Quote the lines that run from the line containing "of the chair." down to the line containing "bpy.data.objects.remove(obj)". Include both of those lines, reproduce each exactly, and omit everything else.

* start *

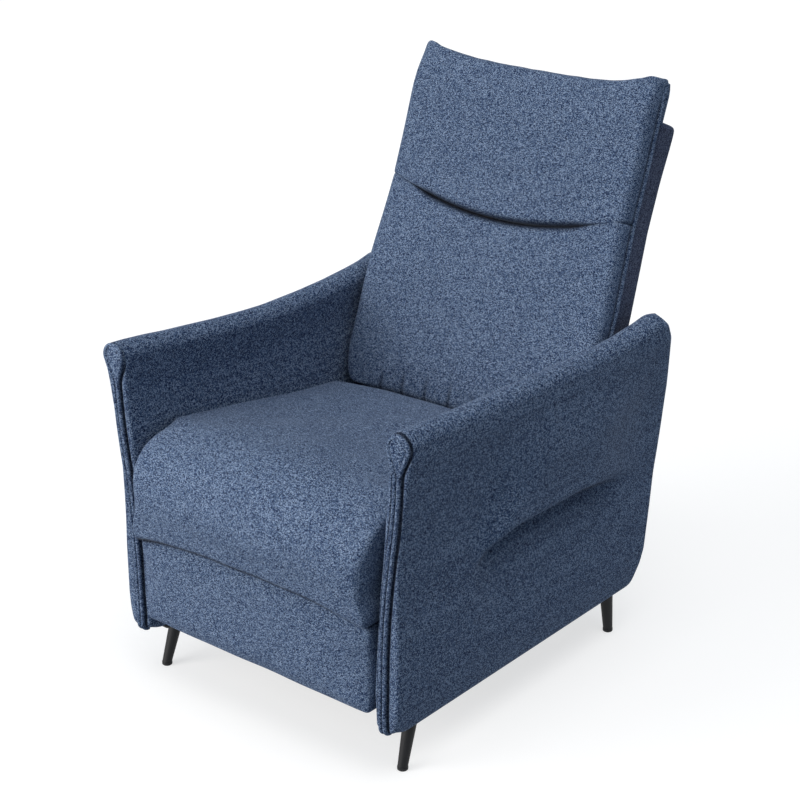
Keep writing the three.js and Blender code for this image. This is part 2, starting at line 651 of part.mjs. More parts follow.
function buildFootrest(body) {
  bothSides(body, (half, side) => addNode(half, `footrest_bracket_${side}`, footrestBracket(), ZINC));
  const inset = FOOTREST_BOARD_INSET;
  const boardShape = archedPanel(footrestHalf - inset, FOOTREST_BOTTOM + inset, footrestTop - inset, SEAM_ARCH);
  const boardFront = boardRear - FOOTREST_BOARD_THICK;
  addNode(body, "footrest_board", frontPlate(boardShape, boardFront, FOOTREST_BOARD_THICK), PLYWOOD);
  const padShape = archedPanel(footrestHalf, FOOTREST_BOTTOM, footrestTop, SEAM_ARCH);
  const padY = boardFront - TOUCH - FOOTREST_PAD_THICK;
  const flat = FOOTREST_PAD_THICK - EDGE_ROUND;
  const pad = frontPlate(padShape, padY, flat, {
    bevelEnabled: true,
    bevelThickness: EDGE_ROUND,
    bevelSize: EDGE_ROUND,
    bevelOffset: -EDGE_ROUND,
    bevelSegments: 2,
  });
  const front = frontHalf(pad, padY + FOOTREST_PAD_THICK - EDGE_ROUND);
  addNode(body, "footrest_pad", front.translate(0, EDGE_ROUND, 0), FABRIC);
}

// A padded panel is rounded on its front only: its rear rounding is cut off at y.
function frontHalf(geometry, y) {
  const reach = 2000;
  return cut(geometry, box([-reach, reach], [y, y + reach], [-reach, reach]));
}

// ---------- Back, drawn upright about its hinge: y is square to the back, z runs up along it ----------
function tuck(x) {
  return TUCK_MIDDLE + TUCK_RISE * (x / (backHalfWidth - EDGE_ROUND)) ** 2;
}

function backHalf(z) {
  return backHalfWidth - BACK_TOP_TAPER * smooth(0, SHELL_LENGTH, z);
}

function backPanelShape(inset, z0, z1) {
  const levels = [z0, (z0 + z1) / 2, z1];
  const side = levels.map((z) => [backHalf(z) - inset, z]);
  return outline([...side, ...side.map(([x, z]) => [-x, z]).reverse()]);
}

function backShell() {
  const body = frontPlate(backPanelShape(0, 0, SHELL_LENGTH), SHELL_FRONT, SHELL_REAR - SHELL_FRONT);
  const hollow = backPanelShape(SHELL_WALL, -1, SHELL_LENGTH - SHELL_WALL);
  return cut(body, frontPlate(hollow, SHELL_FRONT - 1, SHELL_REAR - SHELL_WALL - SHELL_FRONT + 1));
}

function softPanel(shape, rear) {
  const thick = rear - CUSHION_FACE;
  const full = frontPlate(shape, CUSHION_FACE + EDGE_ROUND, thick, {
    bevelEnabled: true,
    bevelThickness: EDGE_ROUND,
    bevelSize: EDGE_ROUND,
    bevelOffset: -EDGE_ROUND,
    bevelSegments: 2,
  });
  return frontHalf(full, rear);
}

function curvedEdge(rise, count = 12) {
  const points = [];
  for (let i = 0; i <= count; i++) {
    const x = backHalfWidth - 4 - (i / count) * 2 * (backHalfWidth - 4);
    points.push([x, rise(x)]);
  }
  return points;
}

function lumbarCushion() {
  const half = backHalfWidth - 4;
  return softPanel(outline([[-half, LUMBAR_FOOT], [half, LUMBAR_FOOT], ...curvedEdge(tuck)]), SHELL_FRONT - 2);
}

function headrestCushion() {
  const top = (x) => HEAD_MIDDLE + HEAD_CORNER * abs(x / backHalfWidth) ** 3;
  const foot = curvedEdge((x) => tuck(x) + TUCK_GAP).reverse();
  const narrow = (points) => points.map(([x, z]) => [(x * backHalf(z)) / backHalfWidth, z]);
  return softPanel(outline([...narrow(foot), ...narrow(curvedEdge(top))]), SHELL_FRONT - 2);
}

function backWebbing() {
  const outer = layerInner(LAYER.backBracket) - TOUCH;
  const half = outer - 8;
  const y = [POST_DEPTH[0] - TOUCH - WEB_THICK, POST_DEPTH[0] - TOUCH];
  const [low, high] = [POST_FOOT + 8, SHELL_LENGTH - SHELL_WALL - 16];
  const bands = [];
  for (let i = 0; i < 5; i++) {
    const z = low + (i / 4) * (high - low - WEB_WIDTH);
    bands.push(box([-half, half], y, [z, z + WEB_WIDTH]));
  }
  for (let i = 0; i < 4; i++) {
    const x = -half + WEB_WIDTH + (i / 3) * (2 * half - 3 * WEB_WIDTH);
    bands.push(box([x, x + WEB_WIDTH], y, [low, high]));
  }
  return join(...bands);
}

function buildBack(body) {
  const frame = new THREE.Group();
  frame.position.set(0, backPivotY, backPivotZ);
  frame.rotation.x = -BACK_LEAN;
  body.add(frame);

  const outer = layerInner(LAYER.backBracket) - TOUCH;
  const postTop = SHELL_LENGTH - SHELL_WALL - 8;
  bothSides(frame, (half, side) => {
    const strap = linkShape([0, 0], [0, BACK_BRACKET_LENGTH], 14, [[0, 0]]);
    addNode(half, `back_bracket_${side}`, sidePlate(strap, layerInner(LAYER.backBracket), STEEL), ZINC);
    addNode(half, `back_post_${side}`, box([outer - POST_THICK, outer], POST_DEPTH, [POST_FOOT, postTop]), PINE);
  });
  const across = [-outer + POST_THICK + TOUCH, outer - POST_THICK - TOUCH];
  const depth = [POST_DEPTH[0], POST_DEPTH[0] + BASE_RAIL_THICK];
  for (const [end, z] of [["bottom", POST_FOOT], ["top", postTop - BACK_RAIL_HEIGHT]]) {
    addNode(frame, `back_rail_${end}`, box(across, depth, [z, z + BACK_RAIL_HEIGHT]), PINE);
  }
  addNode(frame, "back_webbing", backWebbing(), WEBBING);
  addNode(frame, "back_shell", backShell(), FABRIC_DARK);
  addNode(frame, "lumbar_cushion", lumbarCushion(), FABRIC);
  addNode(frame, "headrest_cushion", headrestCushion(), FABRIC);
}

// ---------- Assembly ----------
const chair = new THREE.Group();
const bodies = [
  ["base", buildBase],
  ["front_swing", (body) => buildSwing(body, "front", 0)],
  ["rear_swing", (body) => buildSwing(body, "rear", 1)],
  ["seat", buildSeat],
  ["ottoman_drive", buildDrive],
  ["ottoman_support", buildSupport],
  ["footrest", buildFootrest],
  ["backrest", buildBack],
];
for (const [name, build] of bodies) {
  const body = new THREE.Group();
  body.name = name;
  build(body);
  chair.add(body);
}

// The origin is on the floor under the middle of the chair.
const extent = new THREE.Box3().setFromObject(chair, true);
const shift = -(extent.min.y + extent.max.y) / 2;
for (const body of chair.children) body.position.y = shift;
chair.userData.pivots = {
  recline: backPivot,
  front_swing: [basePivots[0], basePivotZ],
  rear_swing: [basePivots[1], basePivotZ],
  seat_level: [seatPivots[0], seatPivotZ],
  ottoman_drive: drivePivot,
  ottoman_support: supportPivot,
  footrest_tilt: footrestPivot,
};
for (const pivot of Object.values(chair.userData.pivots)) pivot[0] += shift;

export default chair;
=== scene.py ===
# Push-back recliner armchair in heathered blue upholstery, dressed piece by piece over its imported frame.
import json
from math import cos, pi, radians, sin

import bpy
import numpy as np
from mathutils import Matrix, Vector


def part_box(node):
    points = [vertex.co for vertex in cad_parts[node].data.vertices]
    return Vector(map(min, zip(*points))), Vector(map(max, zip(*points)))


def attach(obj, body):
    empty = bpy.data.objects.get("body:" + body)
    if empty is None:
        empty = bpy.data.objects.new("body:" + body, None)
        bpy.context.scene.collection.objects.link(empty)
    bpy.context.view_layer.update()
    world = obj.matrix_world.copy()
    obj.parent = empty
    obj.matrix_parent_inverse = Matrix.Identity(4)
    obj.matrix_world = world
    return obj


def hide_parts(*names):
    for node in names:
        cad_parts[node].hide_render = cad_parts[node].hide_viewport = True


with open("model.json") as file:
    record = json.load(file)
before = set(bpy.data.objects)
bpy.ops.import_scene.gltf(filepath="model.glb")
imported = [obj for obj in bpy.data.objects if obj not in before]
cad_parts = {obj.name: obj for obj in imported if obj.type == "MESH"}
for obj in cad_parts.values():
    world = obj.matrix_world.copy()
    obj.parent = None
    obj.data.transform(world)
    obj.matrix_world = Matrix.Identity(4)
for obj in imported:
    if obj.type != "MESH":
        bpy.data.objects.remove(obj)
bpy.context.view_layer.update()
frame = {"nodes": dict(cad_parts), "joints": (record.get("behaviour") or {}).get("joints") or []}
bpy.ops.object.select_all(action="DESELECT")

# ---------------------------------------------------------------- Arms
# Each arm is a plywood panel padded with foam on all sides and covered in one wrap of the blue fabric.
# It has a rolled top that dips and rises again to a leaning rear corner, and on its outer side an upper pad
# folds over the lower one.


def smooth(low, high, value):
    share = np.clip((value - low) / (high - low), 0, 1)
    return share * share * (3 - 2 * share)


def loft(name, around, along, place):
    """A grid rolled into a closed skin: place(turn, run) gives each point, with turn and run from 0 to 1."""
    bpy.ops.object.select_all(action="DESELECT")
    bpy.ops.mesh.primitive_grid_add(x_subdivisions=around, y_subdivisions=along, size=1)
    piece = bpy.context.object
    piece.name = piece.data.name = name
    points = np.empty(len(piece.data.vertices) * 3)
    piece.data.vertices.foreach_get("co", points)
    turn, run = points.reshape(-1, 3)[:, 0] + 0.5, points.reshape(-1, 3)[:, 1] + 0.5
    piece.data.vertices.foreach_set("co", np.stack(place(turn, run), 1).ravel())
    bpy.ops.object.mode_set(mode="EDIT")
    bpy.ops.mesh.select_all(action="SELECT")
    bpy.ops.mesh.remove_doubles(threshold=0.00002)
    bpy.ops.mesh.normals_make_consistent(inside=False)
    bpy.ops.object.mode_set(mode="OBJECT")
    bpy.ops.object.shade_smooth()
    return piece


def refine(piece):
    """One subdivision surface over the finished shape, applied."""
    bpy.ops.object.select_all(action="DESELECT")
    bpy.context.view_layer.objects.active = piece
    piece.select_set(True)
    fine = piece.modifiers.new("fine", "SUBSURF")
    fine.levels = fine.render_levels = 1
    bpy.ops.object.modifier_apply(modifier="fine")
    return piece


class Flow:
    """One shader socket. Sums and products of Flows and numbers add their own Math nodes."""

    def __init__(self, tree, socket=None):
        self.tree, self.socket = tree, socket

    def node(self, kind, settings=None, inputs=None, out=0):
        made = self.tree.nodes.new("ShaderNode" + kind)
        for key, value in (settings or {}).items():
            if key == "stops":
                while len(made.color_ramp.elements) < len(value):
                    made.color_ramp.elements.new(1)
                for element, (place, color) in zip(made.color_ramp.elements, value):
                    element.position, element.color = place, (*color, 1)
            else:
                setattr(made, key, value)
        for key, value in (inputs or {}).items():
            if isinstance(value, Flow):
                self.tree.links.new(value.socket, made.inputs[key])
            else:
                made.inputs[key].default_value = value
        return Flow(self.tree, made.outputs[out])

    def math(self, operation, *others):
        return self.node("Math", {"operation": operation}, dict(enumerate((self, *others))))

    def __add__(self, other):
        return self.math("ADD", other)

    def __mul__(self, other):
        return self.math("MULTIPLY", other)

    def __sub__(self, other):
        return self.math("SUBTRACT", other)

    def __rsub__(self, other):
        return self.math("MULTIPLY_ADD", -1.0, other)

    __radd__, __rmul__ = __add__, __mul__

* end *

Response for this exercise →
// The origin is on the floor under the middle of the chair.
const extent = new THREE.Box3().setFromObject(chair, true);
const shift = -(extent.min.y + extent.max.y) / 2;
for (const body of chair.children) body.position.y = shift;
chair.userData.pivots = {
  recline: backPivot,
  front_swing: [basePivots[0], basePivotZ],
  rear_swing: [basePivots[1], basePivotZ],
  seat_level: [seatPivots[0], seatPivotZ],
  ottoman_drive: drivePivot,
  ottoman_support: supportPivot,
  footrest_tilt: footrestPivot,
};
for (const pivot of Object.values(chair.userData.pivots)) pivot[0] += shift;

export default chair;
=== scene.py ===
# Push-back recliner armchair in heathered blue upholstery, dressed piece by piece over its imported frame.
import json
from math import cos, pi, radians, sin

import bpy
import numpy as np
from mathutils import Matrix, Vector


def part_box(node):
    points = [vertex.co for vertex in cad_parts[node].data.vertices]
    return Vector(map(min, zip(*points))), Vector(map(max, zip(*points)))


def attach(obj, body):
    empty = bpy.data.objects.get("body:" + body)
    if empty is None:
        empty = bpy.data.objects.new("body:" + body, None)
        bpy.context.scene.collection.objects.link(empty)
    bpy.context.view_layer.update()
    world = obj.matrix_world.copy()
    obj.parent = empty
    obj.matrix_parent_inverse = Matrix.Identity(4)
    obj.matrix_world = world
    return obj


def hide_parts(*names):
    for node in names:
        cad_parts[node].hide_render = cad_parts[node].hide_viewport = True


with open("model.json") as file:
    record = json.load(file)
before = set(bpy.data.objects)
bpy.ops.import_scene.gltf(filepath="model.glb")
imported = [obj for obj in bpy.data.objects if obj not in before]
cad_parts = {obj.name: obj for obj in imported if obj.type == "MESH"}
for obj in cad_parts.values():
    world = obj.matrix_world.copy()
    obj.parent = None
    obj.data.transform(world)
    obj.matrix_world = Matrix.Identity(4)
for obj in imported:
    if obj.type != "MESH":
        bpy.data.objects.remove(obj)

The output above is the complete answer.